A Carnot engine has efficiency of $50 \%$ .If the temperature of sink is reduced by $40^{\circ} C$, its efficiency increases by $30 \%$ .The temperature of the source will be :
The correct answer is (C) : \(266.7\, K\) Efficiency , \(η=1-\frac{T_L}{T_H}\) Given : η = 50% \(\therefore\frac{1}{2}=1-\frac{T_L}{T_H}\) when η increases by 30% then, \(\frac{1}{2}(1.3)=1-(\frac{T_L-40}{T_H})\) \(⇒\frac{1}{2}(1.3)=\frac{1}{2}+\frac{40}{T_H}\) \(\therefore T_H=266.7\ K\)
From the second law of thermodynamics, two important results are derived where the conclusions are taken together to constitute Carnot’s theorem. It may be stated in the following forms.
‘No engine can be more efficient than a perfectly reversible engine working between the same two temperatures’.
‘The efficiency of all reversible engines, working between the same two temperatures is the same, whatever the working substances’.
Carnot’s Ideal Heat Engine
A cylinder having perfectly non-conducting walls, a perfectly conducting base and is provided with a perfectly non-conducting piston which moves without friction in the cylinder. The cylinder contains one mole of perfect gas as the working substance.

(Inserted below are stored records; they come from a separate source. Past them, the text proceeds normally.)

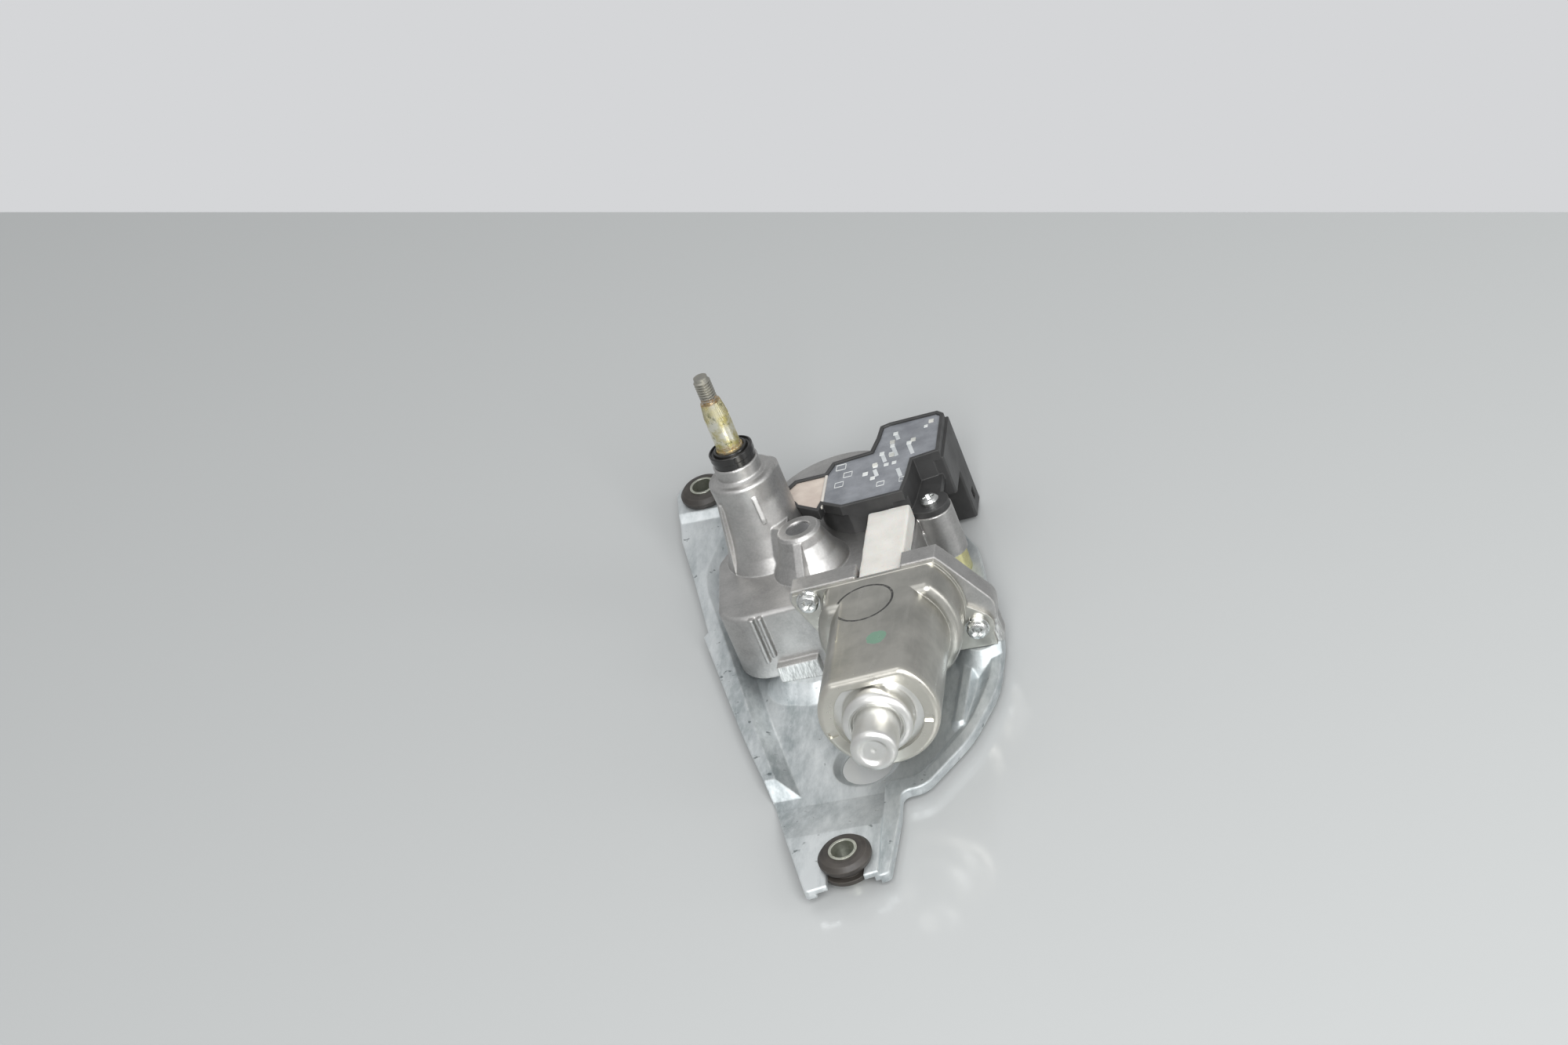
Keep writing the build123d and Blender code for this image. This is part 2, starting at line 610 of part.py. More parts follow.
def magnet(side):
    """One arc magnet at the side of the can."""
    low = CAN_BASE_LEN + 5.0
    ring = tube(CAN_R - CAN_WALL, MAGNET_IN_R, low, low + MAGNET_LEN)
    reach = 2 * CAN_R
    rise = reach * math.tan(math.radians(MAGNET_HALF_ANGLE))
    wedge = make_face(Polyline((0, 0), (side * reach, -rise), (side * reach, rise), close=True))
    arc = ring & (Pos(0, 0, low - 1) * extrude(wedge, amount=MAGNET_LEN + 2))
    return arc & block((-60, 60), (-60, CAN_FLAT - CAN_WALL), (0, CAN_LEN))


def brush_plate():
    """Moulded brush holder across the can's mouth."""
    plate = Pos(0, 0, 1.0) * extrude(d_face(CAN_R - CAN_WALL, CAN_FLAT - CAN_WALL), amount=2.4)
    plate -= rod(COMMUTATOR_R + 1.2, 0, 5)
    for side in (-1, 1):
        guide = block((COMMUTATOR_R + 1.4, 15.0), (-BRUSH_W / 2 - 1.2, BRUSH_W / 2 + 1.2), (3.4, 3.4 + BRUSH_W + 2.4))
        room = block((COMMUTATOR_R, 16.0), (-BRUSH_W / 2, BRUSH_W / 2), (4.6, 4.6 + BRUSH_W))
        turn = Rot(0, 0, 0 if side > 0 else 180)
        plate += turn * guide
        plate -= turn * room
    return plate


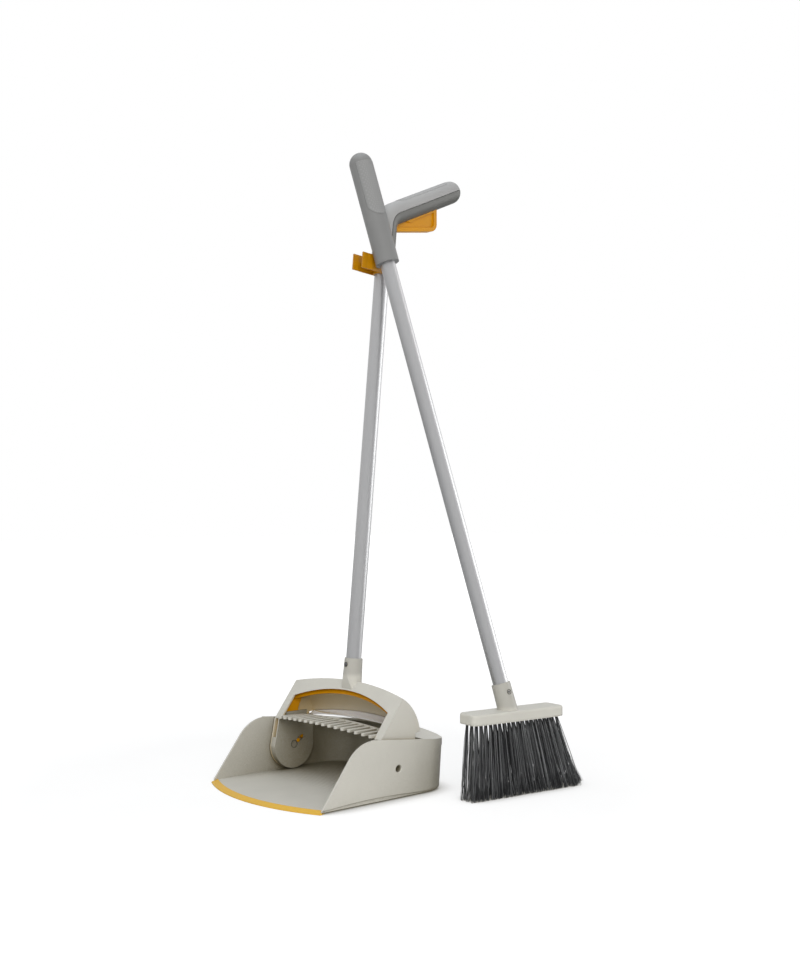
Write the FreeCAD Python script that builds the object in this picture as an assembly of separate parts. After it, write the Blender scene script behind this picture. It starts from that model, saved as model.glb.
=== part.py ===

Source: A reservoir maintained at a constant temperature T1 from which the engine can draw heat by perfect conduction. It has an infinite thermal capacity and any amount of heat can be drawn from it at constant temperature T1.
Heat insulating stand. A perfectly mom-conducting platform acts as a stand for adiabatic processes.
Sink: A reservoir maintained at a constant lower temperature T2 (T2 < T1) to which the heat engine can reject any amount of heat. The thermal capacity of sink is infinite so that its temperature remains constant at T2, no matter how much heat is given to it.